Jakarta, Aktual.com — Badan Legislasi (Baleg) DPR berencana membahas Revisi Undang-undang KPK dengan mengundang Komisi Pemberantasan Korupsi (KPK) untuk rapat dengar pendapat umum (RDPU). Pasalnya, Fraksi PDIP sebagai pengusul telah menyodorkan draf revisi undang-undang tersebut ke Baleg.

“Ya, dalam rapat harmonisasi tadi, Fraksi PDI Perjuangan menyodorkan draf revisi UU Komisi Pemberantasan Korupsi (KPK) di badan legislasi (Baleg) DPR hari ini,” ujar Risa Mariska, saat harmonisasi RUU KPK di Baleg DPR, Senayan, Jakarta, Senin (1/2).

Sebagai pengusul, Anggota Fraksi PDIP menyampaikan empat poin untuk dimasukkan dalam RUU KPK tersebut.

‎Pertama, menyangkut penyadapan. Kewenangan KPK untuk menyadap tidak akan dikurangi. Hanya saja, kata dia, perlu administrasi lebih teratur untuk melakukan penyadapan dengan mendapat izin terlebih dahulu dari dewan pengawas. Hal tersebut sudah melalui dengar pendapat dari sejumlah elemen lembaga maupun masyarakat.

“Kita hanya memperkuat fungsinya supaya administrasi nggak masalah. Jadi, prinsipnya bukan untuk melemahkan mereka (KPK),” katanya.

Kedua, soal pembentukan dewan pengawas KPK. F-PDIP mengusulkan agar nantinya dewan pengawas fokus di ranah etik. Namun, tergantung pada usulan atau masukan yang berkembang nantinya. Yang pasti, dewan pengawas harus sesuai dengan KUHAP.

‎Ketiga, lanjut Anggota Komisi III itu, terkait penyelidik dan penyidik.
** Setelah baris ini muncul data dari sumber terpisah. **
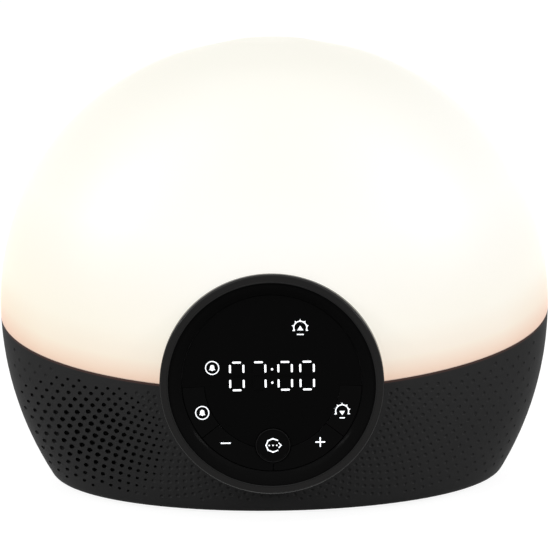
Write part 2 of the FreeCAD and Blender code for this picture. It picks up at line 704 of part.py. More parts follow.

Penyelidik pada KPK‎ diatur dalam pasal 43, pasal 43A, dan 43B‎ dikatakan bahwa berasal dari Polri yang diperbantukan pada KPK dengan masa tugas minimal 2 tahun.

Sementara, sambung Risa, penyidik pada KPK merupakan penyidik yang diperbantukan dari Polri, Kejaksaan RI, dan penyidik Pegawai Negeri Sipil, yang diberi wewenang khusus oleh UU dengan masa tugas minimal 2 tahun sesuai ‎pasal 45, pasal 45A, dan pasal 45B. ‎Selain itu, juga diatur persyaratan bagi penyelidik dan penyidik KPK.‎

Poin terakhir yakni terkait kewenangan KPK mengeluarkan surat Penghentian Penyidikan dan Penuntutan (SP3) dalam perkara tindak pidana korupsi.‎ Khususnya, terhadap seseorang yang ditetapkan sebagai tersangka tetapi dia sakit atau meninggal dunia.

“Tidak diberikan serta merta dengan semua kasus, tapi atas dasar kemanusiaan kita berikan kepada tersangka‎ yang lagi sakit atau meninggal seperti stroke. Ini kondisi-kondisi yang seperti ini harus diperbaiki,” jelas Risa.